Я написал ряд писем в администрацию, они, конечно, отозвались. Просили прислать им все письма и подтверждающие документы того, что Мариенгоф действительно жил в доме № 10В по Большой Покровской (тогда просто № 10). Мы представили необходимые данные, но потом выяснилось, что не хватает записи в домовой книге. Откуда ее взять, если сохранились они примерно с 1947-го, а Мариенгоф родился в конце 19 века? Все представленные документы на 100% подтверждают, что он жил именно там.
Если не получится через министерство культуры, я буду подходить с другой стороны к этому вопросу, но добьюсь установки памятника. Это будет украшение для города.

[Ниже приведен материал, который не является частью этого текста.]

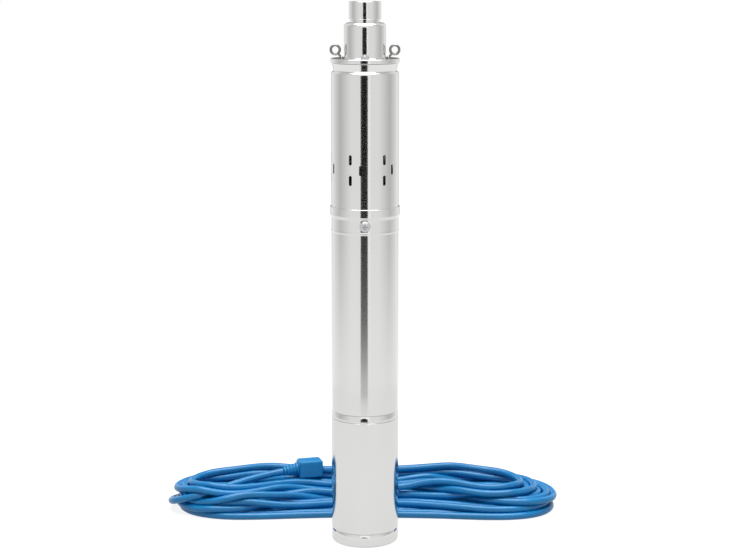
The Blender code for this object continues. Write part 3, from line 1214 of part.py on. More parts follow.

— Мы начали разговор с того, что поклонники Есенина негативно относятся к Мариенгофу. Как Вы считаете, может ли как-то изменить ситуацию издание этого трехтомника и установка мемориалов ему в Нижнем Новгороде?
— У нас нет задачи как-то изменить общественное мнение. Есть люди, которые понимают, что Мариенгоф — это крупнейший персонаж в русской литературе, он гордость нашего города. Но есть и такие, кто и Есенина чтит за блатного поэта или воспевателя березок, а кто-то и вовсе рад сбросить его с парохода современности. Такое сейчас происходит и с Леонидом Леоновым, моим любимым писателем, и с Шолоховым, вокруг имени которого никак не утихнут споры об авторстве «Тихого Дона». Одним словом, это не движущийся процесс, который свидетельствует лишь о том, что мы живем в живом литературном мире, где есть сильные эмоции. А Мариенгоф уже неоспорим: он был, есть и будет.
— Вы не планируете написать о нем книгу?
— Сейчас уже нет, хотя такая мысль была. Пока я работал над книгой о Леонове из серии ЖЗЛ, я понял, что это очень серьезная и трудоемкая работа, огромный труд. Конечно, мне бы хотелось отдать ему дань такой книгой, но на данный момент у меня много своих, еще не завершенных проектов, — в общем, я к этому не готов.
Что же касается памятника, то если мы, жители Нижнего Новгорода, не займемся этим, то это никто не сделает. Это будет показателем нашей преемственности, нашего отношения к русской словесности.